During my first week in Vilnius, whenever I left the apartment, I always turned right. I walked through the twisted streets of the former ghettos, the large and the small, and read the signs in Yiddish commemorating the slaughtered; I went to the little Holocaust Museum in the Green House and fed my revulsion on the names of both the ordinary and celebrated citizens that had perished. I made the pilgrimage out to Paneriai and tried to identify with the men assigned to burn the corpses, who might discover among the dead the body of a wife, a father, a child or two. I tried in my fashion to obey the 11th commandment: Zakhor! Remember! and its more piquant Yiddish corollary, “Zolstu krenken un gedenken,” may you sicken and remember.
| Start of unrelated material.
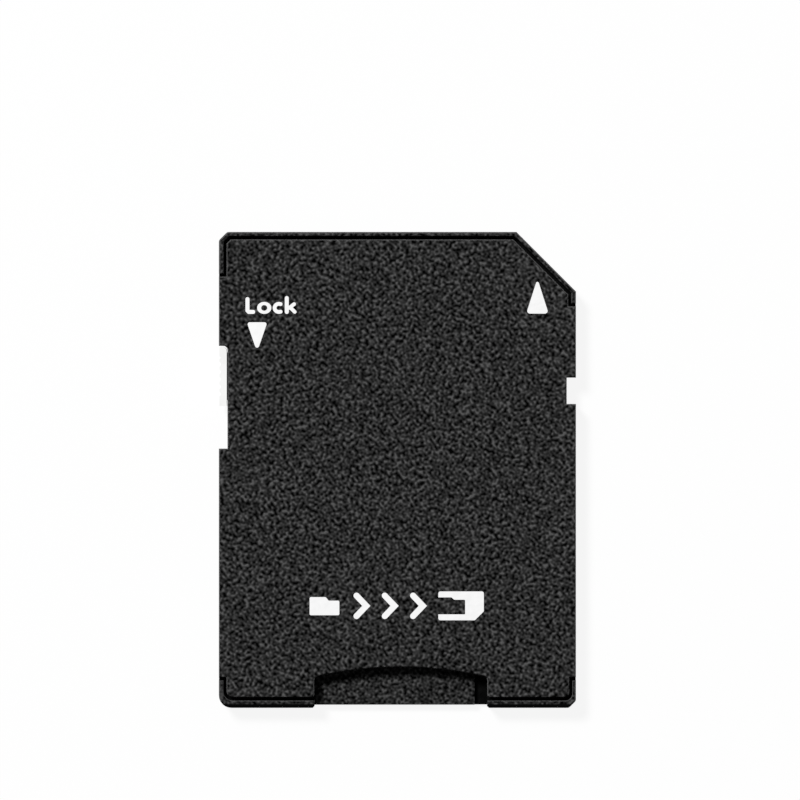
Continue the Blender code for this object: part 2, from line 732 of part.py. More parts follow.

I believe that the Shoah diminished the whole human enterprise, that as a race we’ve been missing vital parts of ourselves ever since. So shouldn’t it be incumbent upon persons of conscience to return to the scenes of the crime in the hope of retrieving something of what was lost? Of course it’s a quixotic exercise; language and emotion are unequal to the task. Poetry, as Theodor Adorno famously pronounced, is barbaric after Auschwitz. Besides, there’s nothing to be found in such places but the stray stones placed atop the monuments by mourners. And even the Jewish graveyards of Vilnius have been removed. Meanwhile, from my kitchen window, I watched the early morning theater: young men stumbled cartoon-like from all-night benders, scattering pigeons as they soaked their sore heads in the fountain; a pair of lovers, still tipsy from their the previous evening’s carouse, performed the comic pantomime of a mating dance; a street sweeper whistled as he worked to a tune played by a solitary Gypsy accordionist. And later on, when I left the apartment, I turned left—as I did every day after that first week in Vilnius—ducking under the arch to enter the carnival atmosphere of the square.

I’m not entirely a fool. I knew that the city was largely illusion, its crooked streets and fanciful facades reconstructed after the war upon a foundation of ashes and bones. I knew that, if you walked beyond the perimeter of the precious Old Town, you immediately found yourself in a soviet wasteland, where impoverished and often suicidal alcoholics sold their daughters into slavery. I knew that, in the face of the nightmare of history, even the Deuteronomic injunction to choose life is a flimsy excuse. But the square was so full of a number of things and the city such a goddam gem.